Recent storm shows dredging has worked on Somerset Levels
The dredging of the Somerset Levels has been proven to be the right thing to do, according to the local MP.
Ian Liddell-Grainger says the action, which was taken after catastrophic floods in 2014, has been shown to have been money well spent.
The member for Bridgwater and West Somerset says even after significant rainfall over the past few days, no flooding incidents or threats have been reported on the levels.
He said: "A major dredging programme on the Somerset Levels has paid dividends in keeping the area flood-free despite heavy rain.
"The money invested in a rolling programme to restore rivers and other waterways to their design capacity has lifted the threat of catastrophic flooding from hundreds of families."
He has dismissed as ‘utter nonsense’ claims that funding for dredging did not represent money well spent.
Even after sustained heavy rain in recent days no flooding incidents or threats have been reported anywhere on the Levels.
Mr Liddell-Grainger said a few years ago it would have been a very different matter.
He added: "By now if we hadn’t actually had flooding it would have been threatening and a lot of local people would have been preparing to re-live the nightmare.
"As it is the drainage systems are working entirely as they were intended to; in fact better, thanks to the recent improvements that have been put in place."
In 2014 the area was hit by a second successive but far more severe winter of flooding which drove families out of their homes for weeks and forced a number of companies out of business.
The MP added: "The blame was laid squarely at the door of the Environment Agency which had abandoned the policy of routine dredging which had been followed for eight centuries.
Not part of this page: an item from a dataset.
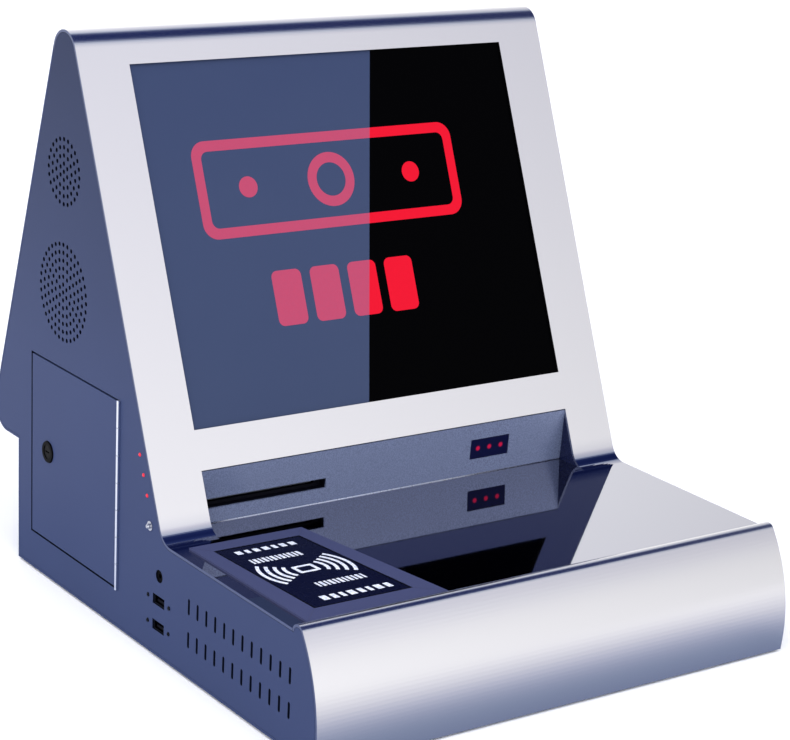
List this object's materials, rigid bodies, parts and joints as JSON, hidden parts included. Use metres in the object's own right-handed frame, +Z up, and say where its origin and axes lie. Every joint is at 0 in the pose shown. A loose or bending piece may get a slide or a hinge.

"Since then huge sums have been ploughed into clearing watercourses which had become so badly choked with silt they were unable to clear rainfall quickly enough to prevent disastrous and sustained overtopping of defences.
"It was only thanks to proper drainage that a lot of the local settlements were able to be built in the first place: the crassly incompetent decision to halt the programme effectively wound back the hands of the clock to a time when there was so much water lying that the land was literally uninhabitable.
"We need nothing more than the evidence of our own eyes to prove that continued dredging is the answer – and will continue to be. And anyone who stands up – as they have – in the House of Common and spouts utter nonsense about dredging not being value for money must be completely mad."